>>>>>

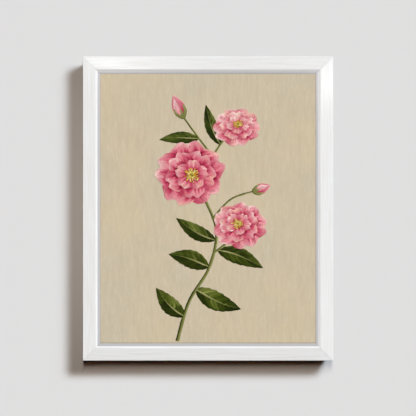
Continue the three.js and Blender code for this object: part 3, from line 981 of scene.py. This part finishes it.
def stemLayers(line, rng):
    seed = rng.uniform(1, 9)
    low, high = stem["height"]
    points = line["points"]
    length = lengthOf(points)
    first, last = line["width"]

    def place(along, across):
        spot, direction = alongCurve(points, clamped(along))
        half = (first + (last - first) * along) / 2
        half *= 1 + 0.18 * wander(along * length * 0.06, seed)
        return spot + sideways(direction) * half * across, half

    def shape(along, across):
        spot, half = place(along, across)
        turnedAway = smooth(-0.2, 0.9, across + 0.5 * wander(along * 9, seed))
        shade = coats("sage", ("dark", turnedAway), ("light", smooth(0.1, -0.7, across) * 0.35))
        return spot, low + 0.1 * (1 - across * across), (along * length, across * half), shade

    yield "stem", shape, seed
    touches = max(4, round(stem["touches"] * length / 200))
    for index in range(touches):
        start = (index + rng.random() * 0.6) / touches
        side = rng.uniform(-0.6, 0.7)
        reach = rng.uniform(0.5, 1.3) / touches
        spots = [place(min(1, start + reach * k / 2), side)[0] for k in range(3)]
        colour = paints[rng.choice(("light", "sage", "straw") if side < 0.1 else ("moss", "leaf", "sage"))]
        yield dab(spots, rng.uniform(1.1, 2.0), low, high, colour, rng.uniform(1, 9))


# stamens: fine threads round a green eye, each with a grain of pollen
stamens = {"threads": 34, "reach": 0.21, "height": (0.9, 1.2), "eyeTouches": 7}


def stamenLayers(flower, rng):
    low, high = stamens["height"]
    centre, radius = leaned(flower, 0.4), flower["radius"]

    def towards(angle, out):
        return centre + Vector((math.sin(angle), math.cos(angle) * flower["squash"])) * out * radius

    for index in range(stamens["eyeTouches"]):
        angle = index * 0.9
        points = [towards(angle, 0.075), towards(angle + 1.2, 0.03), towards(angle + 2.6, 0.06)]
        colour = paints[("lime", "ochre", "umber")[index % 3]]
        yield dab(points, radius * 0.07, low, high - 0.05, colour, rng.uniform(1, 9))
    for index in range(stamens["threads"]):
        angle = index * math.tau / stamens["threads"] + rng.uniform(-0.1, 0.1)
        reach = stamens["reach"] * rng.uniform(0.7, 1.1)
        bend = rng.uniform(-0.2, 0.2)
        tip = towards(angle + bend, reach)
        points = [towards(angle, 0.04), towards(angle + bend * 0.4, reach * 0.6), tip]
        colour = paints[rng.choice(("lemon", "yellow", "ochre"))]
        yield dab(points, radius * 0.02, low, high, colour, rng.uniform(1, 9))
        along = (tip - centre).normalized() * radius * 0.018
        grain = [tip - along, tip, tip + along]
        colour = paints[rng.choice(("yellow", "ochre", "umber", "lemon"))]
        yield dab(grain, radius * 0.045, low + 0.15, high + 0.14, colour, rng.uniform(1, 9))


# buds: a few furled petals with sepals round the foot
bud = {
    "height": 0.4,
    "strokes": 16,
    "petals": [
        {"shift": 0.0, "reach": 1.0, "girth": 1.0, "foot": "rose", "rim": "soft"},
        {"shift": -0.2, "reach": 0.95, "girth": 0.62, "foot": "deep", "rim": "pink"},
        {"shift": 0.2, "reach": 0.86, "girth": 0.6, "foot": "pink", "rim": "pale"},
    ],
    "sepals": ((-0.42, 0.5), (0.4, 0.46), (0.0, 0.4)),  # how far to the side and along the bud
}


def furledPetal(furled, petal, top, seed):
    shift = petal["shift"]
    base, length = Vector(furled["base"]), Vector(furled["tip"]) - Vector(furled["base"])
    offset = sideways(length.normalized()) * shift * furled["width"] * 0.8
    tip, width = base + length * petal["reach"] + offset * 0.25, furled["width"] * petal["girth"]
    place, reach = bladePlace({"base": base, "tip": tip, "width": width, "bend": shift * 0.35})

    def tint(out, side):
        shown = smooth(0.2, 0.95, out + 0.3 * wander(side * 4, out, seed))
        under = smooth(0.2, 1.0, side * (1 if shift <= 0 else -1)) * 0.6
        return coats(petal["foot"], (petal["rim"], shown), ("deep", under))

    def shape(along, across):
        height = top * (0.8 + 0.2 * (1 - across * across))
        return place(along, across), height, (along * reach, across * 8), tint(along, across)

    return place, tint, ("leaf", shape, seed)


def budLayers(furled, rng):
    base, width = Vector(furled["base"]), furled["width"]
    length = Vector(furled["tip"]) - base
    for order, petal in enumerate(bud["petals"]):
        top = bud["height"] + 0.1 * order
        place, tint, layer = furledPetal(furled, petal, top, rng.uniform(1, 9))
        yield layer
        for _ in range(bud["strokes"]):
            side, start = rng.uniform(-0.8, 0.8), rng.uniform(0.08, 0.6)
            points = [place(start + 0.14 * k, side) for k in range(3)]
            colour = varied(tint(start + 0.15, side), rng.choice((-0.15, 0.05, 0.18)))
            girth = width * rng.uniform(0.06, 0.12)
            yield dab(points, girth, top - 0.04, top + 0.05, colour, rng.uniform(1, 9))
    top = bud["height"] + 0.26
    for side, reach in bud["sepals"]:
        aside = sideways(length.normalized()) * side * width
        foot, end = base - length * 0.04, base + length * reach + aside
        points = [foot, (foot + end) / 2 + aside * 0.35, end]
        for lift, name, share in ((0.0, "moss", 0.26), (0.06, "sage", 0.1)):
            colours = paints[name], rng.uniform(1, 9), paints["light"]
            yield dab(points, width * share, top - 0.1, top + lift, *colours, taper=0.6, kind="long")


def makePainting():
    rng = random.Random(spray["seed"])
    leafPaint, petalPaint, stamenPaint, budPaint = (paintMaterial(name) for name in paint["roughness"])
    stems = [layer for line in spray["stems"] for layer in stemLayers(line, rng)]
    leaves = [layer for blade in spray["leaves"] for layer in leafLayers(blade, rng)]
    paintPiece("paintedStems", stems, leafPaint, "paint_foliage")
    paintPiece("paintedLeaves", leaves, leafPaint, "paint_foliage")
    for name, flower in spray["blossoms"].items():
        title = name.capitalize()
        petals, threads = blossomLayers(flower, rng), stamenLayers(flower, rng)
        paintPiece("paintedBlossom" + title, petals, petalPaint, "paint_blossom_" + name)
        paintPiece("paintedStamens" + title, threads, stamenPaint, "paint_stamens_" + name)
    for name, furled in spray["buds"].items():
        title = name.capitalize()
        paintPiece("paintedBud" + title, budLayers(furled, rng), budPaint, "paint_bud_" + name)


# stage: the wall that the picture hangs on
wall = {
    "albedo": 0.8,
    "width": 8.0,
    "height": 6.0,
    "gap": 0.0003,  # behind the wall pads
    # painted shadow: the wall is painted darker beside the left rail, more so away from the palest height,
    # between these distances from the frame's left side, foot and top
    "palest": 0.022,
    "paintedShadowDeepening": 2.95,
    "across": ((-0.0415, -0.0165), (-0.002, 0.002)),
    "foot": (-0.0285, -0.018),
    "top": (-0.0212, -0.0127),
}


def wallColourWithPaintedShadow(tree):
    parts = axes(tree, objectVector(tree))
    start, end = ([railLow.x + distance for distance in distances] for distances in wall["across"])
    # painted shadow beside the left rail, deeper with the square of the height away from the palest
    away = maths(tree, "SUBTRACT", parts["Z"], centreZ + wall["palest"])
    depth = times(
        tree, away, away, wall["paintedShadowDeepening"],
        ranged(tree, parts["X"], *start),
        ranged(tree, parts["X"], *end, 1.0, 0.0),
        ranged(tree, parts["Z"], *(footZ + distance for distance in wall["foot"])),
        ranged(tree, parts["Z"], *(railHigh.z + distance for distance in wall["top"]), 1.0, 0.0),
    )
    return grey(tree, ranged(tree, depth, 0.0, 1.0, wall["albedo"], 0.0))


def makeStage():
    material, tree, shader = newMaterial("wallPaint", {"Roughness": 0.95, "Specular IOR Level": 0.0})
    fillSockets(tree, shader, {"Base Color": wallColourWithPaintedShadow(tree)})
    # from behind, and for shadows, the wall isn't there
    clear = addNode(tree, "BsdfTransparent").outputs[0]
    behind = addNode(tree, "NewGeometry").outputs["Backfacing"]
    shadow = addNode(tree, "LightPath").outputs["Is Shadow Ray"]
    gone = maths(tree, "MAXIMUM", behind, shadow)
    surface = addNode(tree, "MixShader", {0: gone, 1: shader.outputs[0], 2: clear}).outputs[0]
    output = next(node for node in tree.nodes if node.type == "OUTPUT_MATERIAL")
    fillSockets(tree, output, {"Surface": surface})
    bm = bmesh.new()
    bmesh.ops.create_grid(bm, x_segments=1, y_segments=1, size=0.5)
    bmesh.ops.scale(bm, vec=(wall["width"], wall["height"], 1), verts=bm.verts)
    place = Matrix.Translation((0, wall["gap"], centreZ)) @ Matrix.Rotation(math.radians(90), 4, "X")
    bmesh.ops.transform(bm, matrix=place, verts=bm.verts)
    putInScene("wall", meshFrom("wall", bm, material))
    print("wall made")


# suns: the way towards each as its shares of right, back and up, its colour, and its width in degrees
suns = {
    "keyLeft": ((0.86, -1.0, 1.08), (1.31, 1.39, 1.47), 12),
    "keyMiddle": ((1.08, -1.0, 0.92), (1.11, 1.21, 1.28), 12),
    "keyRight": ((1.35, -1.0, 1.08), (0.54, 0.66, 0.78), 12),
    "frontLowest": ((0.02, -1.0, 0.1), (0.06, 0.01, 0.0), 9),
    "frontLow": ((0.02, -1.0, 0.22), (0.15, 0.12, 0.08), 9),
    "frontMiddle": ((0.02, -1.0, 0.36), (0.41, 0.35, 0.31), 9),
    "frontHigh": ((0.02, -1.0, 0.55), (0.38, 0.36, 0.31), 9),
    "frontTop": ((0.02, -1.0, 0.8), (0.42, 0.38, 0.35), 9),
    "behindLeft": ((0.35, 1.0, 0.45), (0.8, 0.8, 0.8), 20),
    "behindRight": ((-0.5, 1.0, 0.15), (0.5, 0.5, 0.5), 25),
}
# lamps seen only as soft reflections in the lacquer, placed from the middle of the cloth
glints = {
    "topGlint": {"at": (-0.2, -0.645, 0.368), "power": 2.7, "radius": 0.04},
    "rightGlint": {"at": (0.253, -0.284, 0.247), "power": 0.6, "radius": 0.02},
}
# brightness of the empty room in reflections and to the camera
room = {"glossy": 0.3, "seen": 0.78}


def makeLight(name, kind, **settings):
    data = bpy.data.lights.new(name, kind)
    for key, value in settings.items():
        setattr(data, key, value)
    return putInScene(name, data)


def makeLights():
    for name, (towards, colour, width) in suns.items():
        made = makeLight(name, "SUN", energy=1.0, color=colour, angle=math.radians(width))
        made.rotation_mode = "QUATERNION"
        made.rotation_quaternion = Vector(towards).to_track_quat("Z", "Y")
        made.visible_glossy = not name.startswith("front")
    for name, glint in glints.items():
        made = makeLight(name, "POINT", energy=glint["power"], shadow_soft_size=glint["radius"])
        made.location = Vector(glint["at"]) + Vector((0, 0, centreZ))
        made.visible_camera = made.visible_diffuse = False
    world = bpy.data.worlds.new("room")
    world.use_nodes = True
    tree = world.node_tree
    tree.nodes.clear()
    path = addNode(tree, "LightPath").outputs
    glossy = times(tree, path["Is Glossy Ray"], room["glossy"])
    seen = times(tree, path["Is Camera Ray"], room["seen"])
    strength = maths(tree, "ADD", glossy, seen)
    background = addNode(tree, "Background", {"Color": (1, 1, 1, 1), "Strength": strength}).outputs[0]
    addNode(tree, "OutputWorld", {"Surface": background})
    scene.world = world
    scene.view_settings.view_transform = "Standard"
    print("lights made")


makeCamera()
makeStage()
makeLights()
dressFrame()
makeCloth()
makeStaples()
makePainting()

<<<<<

Instructions for the task
Return exactly the lines from the beginning of the data above through the one containing "return centre +", please. Include both end lines and add nothing else.

Worked solution
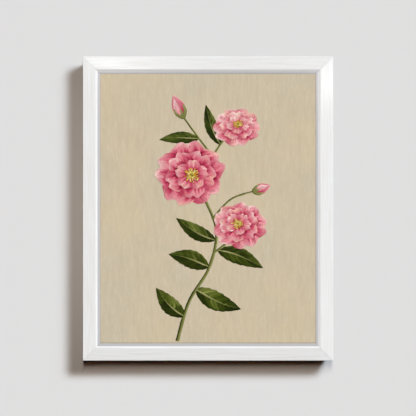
Continue the three.js and Blender code for this object: part 3, from line 981 of scene.py. This part finishes it.
def stemLayers(line, rng):
    seed = rng.uniform(1, 9)
    low, high = stem["height"]
    points = line["points"]
    length = lengthOf(points)
    first, last = line["width"]

    def place(along, across):
        spot, direction = alongCurve(points, clamped(along))
        half = (first + (last - first) * along) / 2
        half *= 1 + 0.18 * wander(along * length * 0.06, seed)
        return spot + sideways(direction) * half * across, half

    def shape(along, across):
        spot, half = place(along, across)
        turnedAway = smooth(-0.2, 0.9, across + 0.5 * wander(along * 9, seed))
        shade = coats("sage", ("dark", turnedAway), ("light", smooth(0.1, -0.7, across) * 0.35))
        return spot, low + 0.1 * (1 - across * across), (along * length, across * half), shade

    yield "stem", shape, seed
    touches = max(4, round(stem["touches"] * length / 200))
    for index in range(touches):
        start = (index + rng.random() * 0.6) / touches
        side = rng.uniform(-0.6, 0.7)
        reach = rng.uniform(0.5, 1.3) / touches
        spots = [place(min(1, start + reach * k / 2), side)[0] for k in range(3)]
        colour = paints[rng.choice(("light", "sage", "straw") if side < 0.1 else ("moss", "leaf", "sage"))]
        yield dab(spots, rng.uniform(1.1, 2.0), low, high, colour, rng.uniform(1, 9))


# stamens: fine threads round a green eye, each with a grain of pollen
stamens = {"threads": 34, "reach": 0.21, "height": (0.9, 1.2), "eyeTouches": 7}


def stamenLayers(flower, rng):
    low, high = stamens["height"]
    centre, radius = leaned(flower, 0.4), flower["radius"]

    def towards(angle, out):
        return centre + Vector((math.sin(angle), math.cos(angle) * flower["squash"])) * out * radius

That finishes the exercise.